My method is to create a spreadsheet modelling my typical monthly activity: number of trades, average size, and withdrawal frequency. I input the fee schedules for two or three shortlisted platforms. The results often reveal a clear cost leader for my specific trading style. This data-driven approach is the only way to select a platform that aligns with your financial goals, not just its marketing.
Verify Security Protocols
Prioritise platforms that publicly detail their security architecture. A secure exchange in 2025 will transparently list its features, such as the percentage of digital assets held in multi-signature, cold storage wallets–look for figures above 95%. The best platforms operate a bug bounty programme, actively paying security researchers to uncover vulnerabilities. This direct approach to security is a more reliable indicator than marketing claims.
Examine the specific security features protecting your account and trading activity. Your checklist should include:
- Withdrawal Whitelisting: The ability to pre-approve wallet addresses, preventing transfers to unknown destinations.
- Multi-Party Computation (MPC) for transactions, which eliminates the single point of failure of a private key.
- Mandatory delays on any changes to security settings, giving you a window to counter unauthorised access.
- Confirmed insurance policies against exchange-side breaches, not just vague assurances.
Independent regulation is a critical layer of security. Select a platform authorised by the UK’s Financial Conduct Authority (FCA). This registration is not just a badge; it mandates adherence to strict financial crime prevention standards and ensures the platform participates in the Financial Services Compensation Scheme for certain activities. This external oversight provides a level of asset protection that unregulated brokers cannot match.
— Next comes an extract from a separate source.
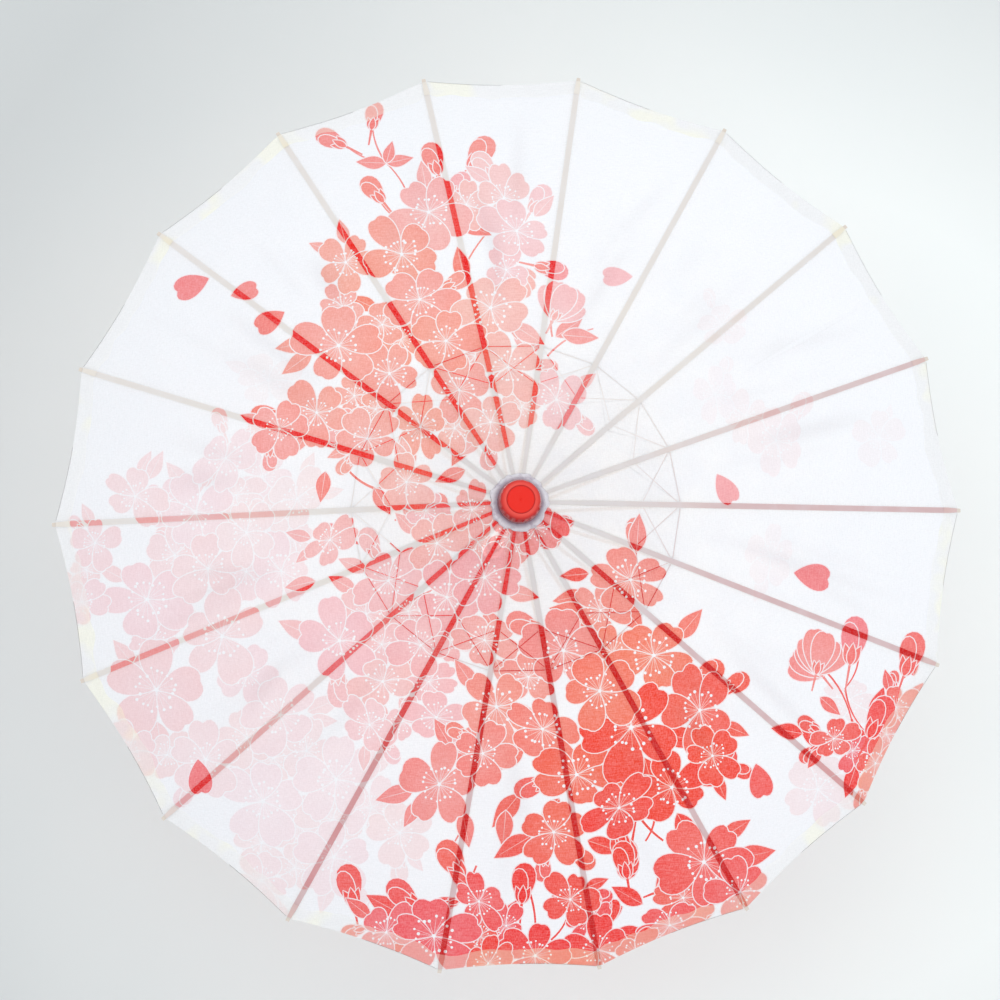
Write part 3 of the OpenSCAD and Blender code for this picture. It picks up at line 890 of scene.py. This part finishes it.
def make_collar_cloth():
    """Soft lavender cloth with a fine weave and crinkles, with painted shade in the crinkles' hollows and
    where it goes in under the knob.
    """
    material, tree = new_material("collar_cloth")
    place = object_place(tree)
    cloudy = noise(tree, place, 160, 4)
    weave = noise(tree, place, 2600, 2)
    # Painted shade: the colour follows the crinkles' noise, darker in their hollows.
    colour = ramp(tree, cloudy, (0.34, (0.62, 0.55, 0.64)), (0.5, (0.9, 0.87, 0.93)))
    # Painted shade where the collar goes in under the knob, broken up by the crinkles.
    plan = off_axis(tree, place)
    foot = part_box("finial_knob")[1].x
    shade = rescaled(tree, plan, foot, foot + 0.004, 0.8, 0.0)
    shade = times(tree, shade, math_node(tree, "ADD", cloudy, 0.45))
    colour = mix(tree, shade, colour, (0.24, 0.15, 0.24))
    height = math_node(tree, "ADD", times(tree, cloudy, 2.0), weave)
    face = node(
        tree, "BsdfPrincipled", Base_Color=colour, Roughness=0.7, Sheen_Weight=0.2,
        Normal=bump(tree, height, 0.8, 0.0006),
    )
    through = node(tree, "BsdfTranslucent", Color=colour)
    whole = node(tree, "MixShader", 0.25, face.outputs[0], through.outputs[0])
    return finished(material, whole)


def rib_coordinates(tree):
    """Along, across and up, in metres, for whichever rib or stretcher a point is on."""
    place = node(tree, "SeparateXYZ", object_place(tree))
    x, y, z = place.outputs
    angle = math_node(tree, "ARCTAN2", y, x)
    nearest = math_node(tree, "ROUND", math_node(tree, "DIVIDE", angle, PITCH))
    turn = math_node(tree, "SUBTRACT", angle, times(tree, nearest, PITCH))
    r = math_node(tree, "SQRT", math_node(
        tree, "ADD", times(tree, x, x), times(tree, y, y)
    ))
    along = times(tree, r, math_node(tree, "COSINE", turn))
    across = times(tree, r, math_node(tree, "SINE", turn))
    lowered = math_node(tree, "ADD", z, times(tree, along, FALL))
    # Each rib's grain is its own.
    across = math_node(tree, "ADD", across, times(tree, nearest, 0.37))
    return node(tree, "CombineXYZ", along, across, lowered).outputs[0], along


def make_bamboo():
    """Split bamboo: long fibres, faint rings where the cane had its knots, and a waxy skin."""
    material, tree = new_material("bamboo")
    place, along = rib_coordinates(tree)
    fibre = noise(tree, stretched(tree, place, (18, 2400, 900)), 1.0, 4, 0.6)
    broad = noise(tree, stretched(tree, place, (9, 160, 60)), 1.0, 2)
    colour = ramp(
        tree, fibre, (0.3, (0.46, 0.34, 0.2)), (0.5, (0.65, 0.52, 0.34)), (0.72, (0.76, 0.65, 0.47))
    )
    colour = mix(tree, times(tree, broad, 0.5), colour, (0.7, 0.58, 0.4))
    # The cut end, which stands out past the cloth, is bleached.
    tip = rescaled(tree, along, (END - 6) * MM, END * MM, 0.0, 0.8)
    colour = mix(tree, tip, colour, (0.66, 0.6, 0.56))
    shifted = math_node(tree, "ADD", along, times(tree, broad, 0.05))
    between_knots, ring_width = 0.085, 0.0022
    cycle = math_node(tree, "PINGPONG", shifted, between_knots)
    ring = rescaled(tree, cycle, 0.0, ring_width, 1.0, 0.0)
    colour = mix(tree, times(tree, ring, 0.65), colour, (0.3, 0.19, 0.09))
    height = math_node(tree, "ADD", fibre, times(tree, ring, 1.2))
    rough = rescaled(tree, fibre, 0.3, 0.7, 0.38, 0.58)
    face = node(
        tree, "BsdfPrincipled", Base_Color=colour, Roughness=rough, Specular_IOR_Level=0.4,
        Normal=bump(tree, height, 0.35, 0.0003),
    )
    return finished(material, face)


def turned_wood(name, dark, middle, light, coat, rough):
    """Wood with its grain up the shaft."""
    material, tree = new_material(name)
    place = object_place(tree)
    warped = mix(tree, 0.06, place, node(tree, "TexNoise", Vector=place, Scale=9.0).outputs["Color"])
    grain = noise(tree, stretched(tree, warped, (260, 260, 9)), 1.0, 5, 0.62)
    pores = noise(tree, stretched(tree, place, (1500, 1500, 45)), 1.0, 2)
    colour = ramp(tree, grain, (0.32, dark), (0.52, middle), (0.7, light))
    colour = mix(tree, ramp(tree, pores, (0.28, 0.5), (0.4, 0)), colour, dark)
    face = node(
        tree, "BsdfPrincipled", Base_Color=colour, Roughness=rough, Coat_Weight=coat,
        Coat_Roughness=0.15, Normal=bump(tree, math_node(tree, "ADD", grain, pores), 0.2, 0.0003),
    )
    return finished(material, face)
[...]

Finally, investigate the exchange’s operational history. A strong reputation is built on a public record of transparent incident reporting. If a platform has experienced a security event, analyse its response: were users fully reimbursed, and was a detailed post-mortem published? Use this historical data, combined with the platform’s own security tutorials, to assess their long-term commitment to safeguarding your cryptocurrency. This due diligence is the most personal step in selecting a platform.